At the Egyptian Museum just off Tahrir Square, smiling soldiers now pose for photo ops with the few tourists who pass by. Also in the backdrop: the burned-out shell of the former headquarters for Mubarak's ruling National Democratic Party.

Inside the museum, where gleaming treasures of the past are displayed under peeling ceilings and dim, flickering lights, tour guides regale their charges with more recent history. Over here: an empty case that held one of the still-missing objects stolen during the early days of the revolution. Over there: the back door the looters chose as their entry point.

Reinder Prins, 26, a visitor from the Netherlands, is making his way to the room that holds the gold- and jewel-encrusted funeral mask of King Tutankhamun.

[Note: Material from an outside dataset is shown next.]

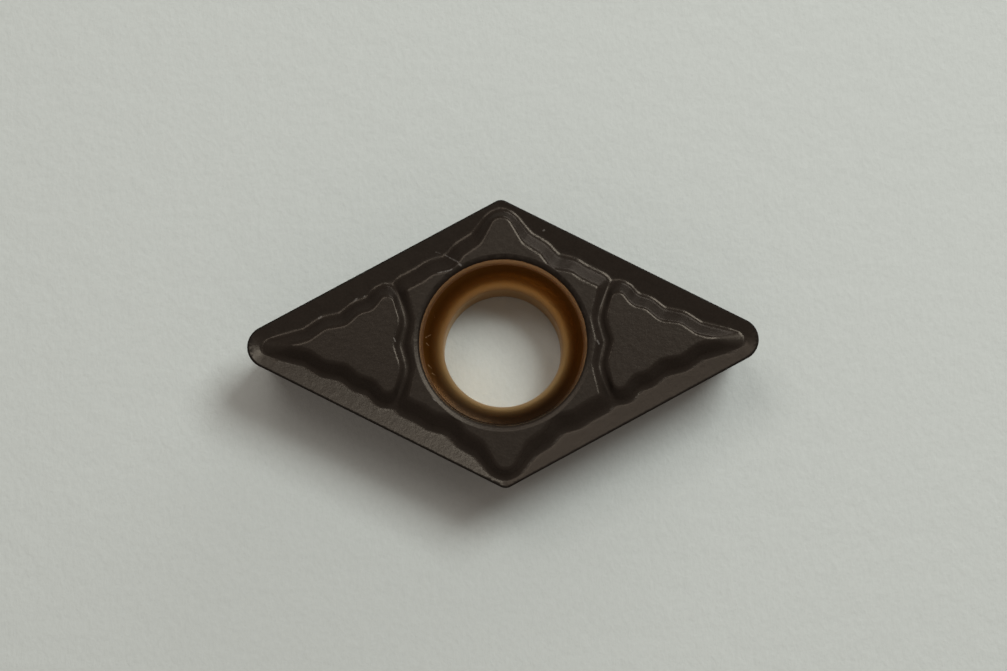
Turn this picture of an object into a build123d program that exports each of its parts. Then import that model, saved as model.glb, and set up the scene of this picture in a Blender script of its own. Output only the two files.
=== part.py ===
from build123d import *
import os
from math import atan2, cos, radians, sin, sqrt, tan

# A double-ended turning insert, pressed and sintered in one piece of tungsten carbide.
# The origin is at the middle of the bottom face. +X points at a sharp nose, and +Z runs
# up through the screw hole to the rake side. Lengths are in millimetres, angles in degrees.

# Blank
INSCRIBED_CIRCLE = 9.525  # the circle that touches all four cutting edges
NOSE_ANGLE = 55.0  # included angle at the two sharp noses
EDGE_HEIGHT = 3.97  # bottom face to cutting edge
CLEARANCE_ANGLE = 7.0  # how far the flanks lean in below the cutting edge
NOSE_RADIUS = 0.8  # at the cutting edge
BLUNT_RADIUS = 0.4  # the two blunt corners, at the cutting edge

# Chip breaker: flat-topped islands stand in a dish of sloping rake faces
RAKE_ANGLE = 15.0  # fall of a rake face inwards from the cutting edge
FLOOR_DEPTH = 0.3  # cutting edge down to the floor that the islands stand on
PLATEAU_HEIGHT = 0.2  # cutting edge up to the tops of the islands
NOSE_WALL_ANGLE = 40.0  # walls of the two nose islands
MIDDLE_WALL_ANGLE = 35.5  # walls of the middle island
LOBE_WALL_ANGLE = 42.0  # its two ends at the blunt corners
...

Normally, the packed confines would permit only a brief inspection of the boy king's paraphernalia. But in these anything-but-normal times, fewer than two dozen people stroll unhurriedly — with plenty of time to press noses up to the case with Tut's dazzling mask.

"If anyone asked me, 'Should I come? Is it safe?' I wouldn't hesitate to say yes," Prins says. He's still marveling over a recent visit to the pyramids in Giza, where he paid a bargain rate of about $17 for a three-hour horseback ride around the deserted monuments.

"I don't have a single picture with another tourist in it," he says.

How long it will take to refocus Egypt's crucial visitor economy — and return other travelers to those snapshots — is anyone's guess.

But back in Luxor, where he is leading Mary and Pierre Combal on an inadvertently private tour of Karnak Temple, Egyptologist Mohamed Abu Bakr is optimistic: "Tourism in Egypt will never die," says Abu Bakr, who in 17 years as a tour guide has seen the industry recover from such body blows as the 1997 Luxor massacre, the Iraq War and a series of 2005 suicide bombings at the Red Sea dive resort of Sharm el-Sheikh.

"It is like a sick man, but it will never die."